Не очень умные люди… В Москве начальники СИЗО уже в этом вопросе разумные, если у них оказываются «политические» или хоть с каким-то намёком на политику — то делают всё по закону, чтобы они не писали жалобы, чтобы к ним не ходили каждый день правозащитники, а заодно не описывали проблемы с той же едой. Так что, скорее всего, именно чрезмерность инициативы, а политического замысла тут не было.

— Сколько, на Ваш взгляд, всего политических заключённых в России?

— Тут я не эксперт, это лучше спросить, например, в Союзе солидарности с политзаключёнными. Мы в ОНК помогали всем заключённым, среди которых большинство — неполитические, просто имена политических по понятным причинам больше на слуху.

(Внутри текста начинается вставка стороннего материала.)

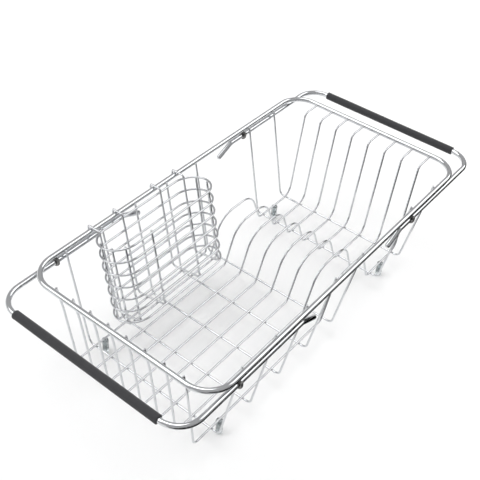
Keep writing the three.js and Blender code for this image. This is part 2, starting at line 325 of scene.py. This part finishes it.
def wireTree():
    # sweeps a round section along every path, and keeps how far along and around each point is
    tree, given = startTree("wireAlongPath", [("Wire Diameter", "Float"), ("Section Sides", "Int"),
                                              ("Finish", "Material")])
    curve = addNode(tree, "GeometryNodeMeshToCurve", None, None, {"Mesh": given["Geometry"]})
    along = addNode(tree, "GeometryNodeSplineParameter")
    keepAlong = addNode(tree, "GeometryNodeStoreNamedAttribute",
                        {"data_type": "FLOAT", "domain": "POINT"}, {"Name": "alongWire"},
                        {"Geometry": curve.outputs["Curve"], "Value": along.outputs["Length"]})
    radius = addNode(tree, "ShaderNodeMath", {"operation": "MULTIPLY"}, {1: 0.5},
                     {0: given["Wire Diameter"]})
    section = addNode(tree, "GeometryNodeCurvePrimitiveCircle", None, None,
                      {"Resolution": given["Section Sides"], "Radius": radius.outputs[0]})
    around = addNode(tree, "GeometryNodeSplineParameter")
    keepAround = addNode(tree, "GeometryNodeStoreNamedAttribute",
                         {"data_type": "FLOAT", "domain": "POINT"}, {"Name": "aroundWire"},
                         {"Geometry": section.outputs["Curve"], "Value": around.outputs["Length"]})
    scale = addNode(tree, "GeometryNodeInputNamedAttribute", {"data_type": "FLOAT"},
                    {"Name": "sectionScale"})
    sweep = addNode(tree, "GeometryNodeCurveToMesh", None, {"Fill Caps": True},
                    {"Curve": keepAlong.outputs["Geometry"],
                     "Profile Curve": keepAround.outputs["Geometry"],
                     "Scale": scale.outputs["Attribute"]})
    readAlong = addNode(tree, "GeometryNodeInputNamedAttribute", {"data_type": "FLOAT"},
                        {"Name": "alongWire"})
    readAround = addNode(tree, "GeometryNodeInputNamedAttribute", {"data_type": "FLOAT"},
                         {"Name": "aroundWire"})
    both = addNode(tree, "ShaderNodeCombineXYZ", None, None,
                   {"X": readAround.outputs["Attribute"], "Y": readAlong.outputs["Attribute"]})
    wireMap = addNode(tree, "GeometryNodeStoreNamedAttribute",
                      {"data_type": "FLOAT2", "domain": "CORNER"}, {"Name": "wireMap"},
                      {"Geometry": sweep.outputs["Mesh"], "Value": both.outputs["Vector"]})
    endTree(tree, wireMap.outputs["Geometry"], given["Finish"])
    return tree


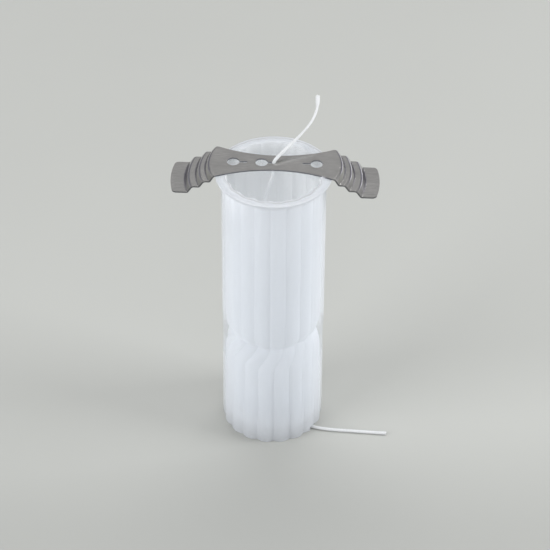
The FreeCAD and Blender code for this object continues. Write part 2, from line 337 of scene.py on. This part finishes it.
def by_height(look, marks):
    """A value that follows (height, value) marks up the mould."""
    level = look.mapped(look.part(look.place(), "Z"), (0.0, TOP))
    greys = [(height / TOP, (value, value, value)) for height, value in marks]
    return look.ramp(level, greys, "EASE")


def rolled_steel():
    """Stamped sheet: fine rolling grain along the bar, faint blotches, polished bends."""
    look = Look("stamped_steel")
    stretched = look.add("Mapping", Vector=look.place(), Scale=STEEL_GRAIN).outputs[0]
    grain = look.noise(scale=1.0, detail=4.0, place=stretched)
    rough = look.mapped(look.noise(scale=90.0, detail=3.0), (0.3, 0.7), STEEL_ROUGHNESS)
    # The tint carries painted shade on the upright faces.
    tint = painted_edge_shade(look, look.ramp(grain, STEEL_TINTS))
    bump = look.bump(grain, strength=0.06, distance=0.02 * MM)
    steel = look.add("BsdfPrincipled", Metallic=1.0, Base_Color=tint, Roughness=rough, Normal=bump)
    return look.finish(steel)


def painted_edge_shade(look, colour):
    """Painted shade: the faces that stand upright are darkened."""
    level = look.part(look.add("NewGeometry").outputs["True Normal"], "Z")
    lying = look.mapped(look.maths("ABSOLUTE", level), EDGE_SHADE_FALLOFF)
    mix = look.add("Mix", {"data_type": "RGBA"}, Factor=lying, A=EDGE_SHADE_COLOUR, B=colour)
    return mix.outputs["Result"]


def waxed_cotton(name, low, high):
    """Bleached cotton yarn with a little wax sheen, its greys between low and high."""
    look = Look(name)
    fibre = look.noise(scale=5000.0, detail=2.0)
    tints = ((0.0, (low, low * 1.02, low * 1.04)), (1.0, (high, high * 1.01, high * 1.02)))
    yarn = look.add("BsdfPrincipled", Base_Color=look.ramp(fibre, tints), Roughness=0.6, Sheen_Weight=0.3,
                    Subsurface_Weight=0.25, Subsurface_Radius=(0.6 * MM, 0.6 * MM, 0.6 * MM),
                    Normal=look.bump(fibre, strength=0.25, distance=0.08 * MM))
    return look.finish(yarn)


def soft_rubber():
    look = Look("seal_rubber")
    grain = look.bump(look.noise(scale=700.0, detail=4.0), strength=0.3, distance=0.2 * MM)
    return look.finish(look.add("BsdfPrincipled", Base_Color=RUBBER_COLOUR, Roughness=0.75, Normal=grain))


def table_surface():
    """Matt backdrop, a little darker towards the front: painted shade."""
    look = Look("table_surface")
    tint = look.ramp(look.noise(scale=6.0, detail=3.0), TABLE_TINTS)
    painted_front_shade = look.mapped(look.part(look.place(), "Y"), (NEAR_SHADE_START, 0.0), (NEAR_SHADE, 1.0),
                           {"interpolation_type": "SMOOTHSTEP"})
    shade = look.vectors("SCALE", tint, Scale=painted_front_shade)
    return look.finish(look.add("BsdfPrincipled", Base_Color=shade, Roughness=0.9, Specular_IOR_Level=0.1))


def card_glow(name, colour, strength):
    look = Look(name)
    return look.finish(look.add("Emission", Color=(*colour, 1.0), Strength=strength))


# ---------------------------------------------------------------- mould

def fluted_ring(lobe, depth, phase, level):
    """One ring of points: equal outward arcs from cusp to cusp."""
    points = []
    cusp = lobe - depth
    centre = (lobe ** 2 - cusp ** 2) / (2 * (lobe - cusp * math.cos(PITCH / 2)))
    arc = lobe - centre
    for index in range(FLUTES * FLUTE_STEPS):
        flute, step = divmod(index, FLUTE_STEPS)
        off = (step / FLUTE_STEPS - 0.5) * PITCH
        radius = centre * math.cos(off) + math.sqrt(arc ** 2 - (centre * math.sin(off)) ** 2)
        angle = phase + (flute + step / FLUTE_STEPS) * PITCH
        points.append((radius * math.sin(angle), -radius * math.cos(angle), level))
    return points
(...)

Важны критерии: кого считать политзаключённым? Сидевших и сидящих по «Болотному делу» таковыми считала почти вся общественность. А как быть, например, с арестованными и заключёнными националистами, взгляды которых многим демократам неприятны? Многие из них тоже не осуществляли никаких насильственных действий и сидят только «за слова». «Разжигали», мол. А сейчас ведь и лайк в фейсбуке могут приравнять к «разжиганию», хотя это лишь обращение внимания на материал, который может даже и не нравиться. Или ещё одна группа узников — мусульмане, ходившие в религиозные школы. Вдруг выясняется, что одна из таких школ «неправильная», что там «плохому учат» и по делу сажают человек 20, которые тоже ни к кому не применяли никакого насилия. А откуда разобраться подростку «правильно» или «неправильно» трактуют ислам? И кто они теперь — политзаключённые или нет, а на них тоже даже не все правозащитники обращают внимание.